Typology of Violence Kasus Tanjung Jabung

Typology of Violence 
“Konflik Lahan di Kabupaten Tanjung Jabung Barat, Provinsi Jambi” 
dari Perspektif Peta Konseptual 
Toh Swee-Hin dan Virginia Cawagas

R.B.E. Agung Nugroho

Menurut Toh Swee-Hin dan Virginia Cawagas, suatu konflik dapat dikategorikan menjadi empat level berdasarkan skala ruang lingkupnya, yakni konflik individu (personal), konflik antarkelompok (interpersonal community), konflik nasional, dan konflik global. Selain kategori berdasarkan skala ruang lingkup tersebut, konflik juga dapat dijelaskan dengan menjelaskan bentuk-bentuk kekerasannya (form of violence). Bentuk kekerasan ini juga terbagi menjadi empat bagian, yakni kekerasan fisik atau langsung, kekerasan struktural, ekonomi dan politik, kekerasa sosio-kultural atau psikologis, dan kekerasan ekologis.

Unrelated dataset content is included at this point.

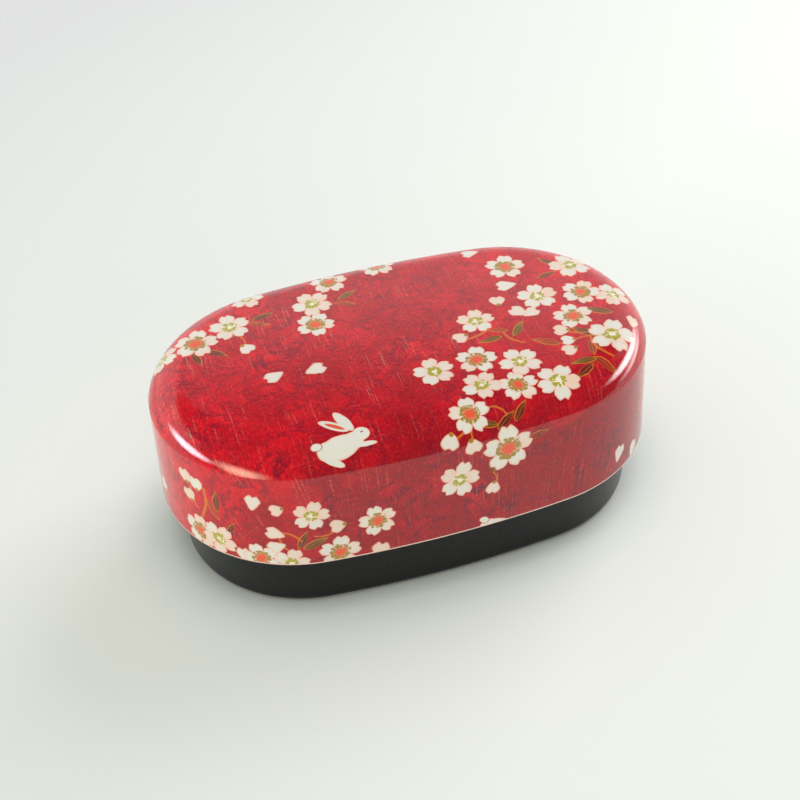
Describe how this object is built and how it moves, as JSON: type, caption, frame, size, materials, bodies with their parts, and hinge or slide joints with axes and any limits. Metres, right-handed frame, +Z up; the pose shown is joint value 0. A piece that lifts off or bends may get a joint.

Dalam kasus “Konflik Lahan di Kabupaten Tanjung Jabung Barat, Provinsi Jambi”, konflik ini termasuk dalam kategori konflik antarkelompok (interpersonal community). Konflik antarkelompok ini melibatkan dua kelompok dalam masyarakat, yaitu warga dari 5 Desa di Kecamatan Merlung, Kabupaten Tanjung Jabung Barat, Provinsi Jambi (Desa Merlung, Pulau Pauh, Rantau Benar, Sungai Terap, dan Penyabungan) dengan PT Inti Indo Sawit (IIS).

Sementara itu, konflik ini merepresentasikan bentuk kekerasan (form of violence) secara langsung, kekerasan struktural –baik ekonomis maupun politis– dan kekerasan sosio-kultural atau psikologis, serta kekerasan ekologis. Pertama, bentuk kekerasan langsung terjadi ketika pendudukan lahan oleh warga dari 5 Desa. Meskipun tidak menimbulkan gesesan atau bentrokan secara fisik antara kedua belah pihak yang bersengketa, pendudukan lahan sudah mencerminkan aktivitas kekerasan secara langsung terhadap pihak lain dalam bentuk penguasaan hak milik yang dapat digolongkan sebagai kekerasan kriminal (violent crime).

Kedua, kekerasan struktural terjadi dalam bentuk kekerasan dalam aspek ekonomidan politik. Alasan warga menduduki lahan karena kompensasi atas ganti rugi lahan pada tahun 2012 dinilai tidak merata. Ketimpangan di tingkat lokal (local inequalities) ini menjadi bentuk kekerasan struktural, dan warga yang dirugikan atas nilai ganti rugi lahan yang tidak merata merupakan bentuk kekerasan struktural secara ekonomis. Dengan kata lain, warga mengalami kerugian finansial yang dalam jangka panjang bisa berpengaruh pada stabilitas ekonomi 5 Desa tersebut. Sedangkan kekerasan secara politis terjadi ketika warga tidak dilibatkan dalam perjanjian antara PT Inti Indo Sawit dengan Pemerintah Kabupaten yang diwakili oleh Wakil Bupati. Kesenjangan atau keterbatasan akses pada kebijakan dan pengambilan keputusan yang melibatkan hajat hidup suatu kelompok tertentu, menunjukkan suatu bentuk kekerasan secara politis. Hak-hak politik untuk berpendapat dan mengeluarkan aspirasi sebagai warga negara yang terkait kepentingannya dikebiri.

Ketiga, kekerasan psikologis atau sosio-kultural terlihat dari motif warga menduduki lahan tersebut. Klimaks kekesalan warga menunjukkan bahwa mereka sudah mengalami dominasi dari pihak PT Inti Indo Sawit. Dominasi ini berupa kompensasi atas ganti rugi lahan yang tidak merata, yakni dominasi nilai-nilai positif dari perusahaan atas warga. Kekesalan itu sebenarnya merepresentasikan prasangka (prejudice) dan pandangan negatif terhadap pihak lain (enemy images). Kekerasan ini dapat menimbulkan konflik kekerasan yang lebih besar karena sudah menciptakan enemy images secara kolektif.

Keempat, kekerasan ekologis berpontesi muncul ketika warga memaksa untuk panen raya. Panen tanpa kontrol dan eksploitasi lahan tanpa pemeliharaan hanya akan membuat tanah semakin mandul (tidak subur). Konsumsi berlebih (over consumption) seperti ini juga akan mengganggu keseimbangan ekosistem yang berpengaruh pada lingkungan hidup (aspek ekologis).